Such photography!!!! I loved it! I think your domehome is lovely and quite Zen. Did you take all those photographs, Amena? By the way your post on our most recent outbursts was wonderful. I think we might be like kids with a new toy we don't quite know how to play with yet...bless our hearts, each and every one.
I think we owe a lot to the Chinese and the Japanese. Those cultures, in their traditional forms, are really out there. For whatever reason, I never connected so well with India's spirituality, although she was the mother of the expressions of the Chinese and Japanese.
Dougy, I studied Oriental medicine...which is a truly amazing thing in both philosophy and action. It's interesting that (acupuncture) points that are used to kill in some forms of martial arts are the same points that are used to heal in the medicine. When you are taught to use Oriental medicine, you have to do Qi Gong, Tai Chi or some related form to learn meditatively to focus and direct your own chi, because that's what you use, whether you use needles or bodywork or visualization... just as you do in the martial arts. I have seen some truly amazing things done with each of these. Of course, all this is different from Healing, in the far more basic and profound way the Course uses the term. It's a physical form of medicine, although it works with energies western medicine doesn't even recognize. The martial arts are equally interesting, coming from the same system... and, it is my impression, never go beyond what Raj calls the choice for the most love, and never sit on the fence. Great stuff!!

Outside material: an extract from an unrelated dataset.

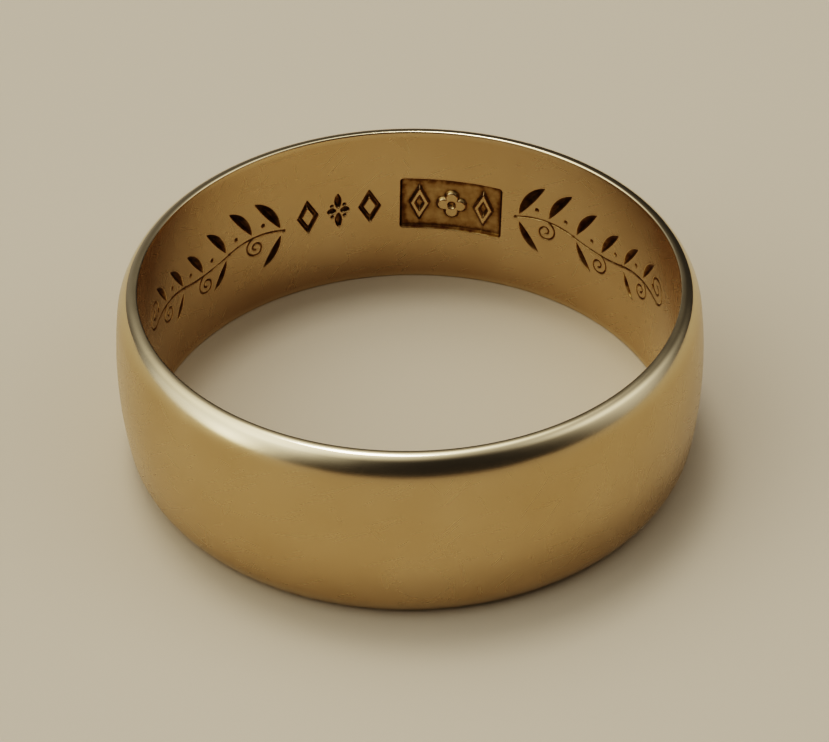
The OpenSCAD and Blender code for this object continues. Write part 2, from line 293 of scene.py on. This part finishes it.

Although I found Zen a wonderful thing, like all Buddhism, it is without the concept of the Father. Although I think the masters might not have called it the Father, it's pretty clear they connected with something there that was acknowledged in the most powerful, awakening terms. I guess I combine both in what I love to experience, and I absolutely think they are most compatible.
Shifting a little bit, before I was a Zen student, I was what might be called a Biblical scholars lurker. I read all kinds of books they wrote, some for the general public, and some that were so scholarly I didn't know what they were talking about half the time. But there was an interesting way they had of trying to determine what what was original to what Jesus said. First, they stripped out everything that had been said before, all the teachings of Judaism that predated Jesus. Then they stripped out all the references that included mention of the church, reasoning that the church post-dated Jesus. They took out all prophecy. It was not that Jesus might not have said, taught or prophesied these things, and they didn't discount them, they just wanted to isolate what was totally original to him. They looked at the linguistic aspect of the ancient texts, excluding anachronistic usages, stuff out of time, although most of that was beyond me, since I am not an ancient language scholar by any means. But this aspect included looking at stuff like the parable, a Jewish form that was never given metaphorical meanings like those that turn up in the gospels...i.e., the seeds that fell on barren ground=something else. Apparently, metaphorical meanings were a Greek thing. It went on and on, and was a study that started in the 1800's and continued way into the 20th century. In the end there were very interesting results. When everything was stripped out, what was left that the scholars felt was original to Jesus, started to sound a lot like ACIM. There was the concept of an immediacy, a call to transform, and the idea that it was the Father's will that would drive and inform this. It starts to sound like something Lao T'su would not be unfamiliar with. He would never talk about a Father, but his going-with-the-flow-of-the-Tao wasn't off the beam. Wonderful stuff.
Don't worry about your corner ensemble, Dougoz. Work it in! You know, I'm not a futon sort of girl. Too hard and uncomfortable. I have a very comfortable bed. Not soft, but comfortable. Just this weekend, I bought some wonderful sheets, Egyptian cotton and some great new pillows. (Always buy white sheets, by the way. No matter if the sheets are a solid color or patterned, colored sheets will always be scratchy.)Might seem over-luxuriating, but you know those cotton fibers grew in God's Kingdom and in fact are God, and I have no problem being held by them when I sleep.
Some time ago, I bought a set of Zen Tarot cards. There's a card in there that refers to "Zorba the Buddha." This character is about joy combined with discipline, not asceticism. The Buddha's middle way. The Buddhists say that discipline is about increasing one's joy, not diminishing it. Raj has said it's time to sober up, but I don't think he means not to take joy in simple pleasures at all. Enjoy your corner refuge!
I tell you what, if I ever get down to one bowl, that bowl will be a ravishingly beautiful thing. It might be the simplest wood, but I promise you it will have the mark of God on it.
The Navajos have a wonderful way of describing it..."Walk in Beauty."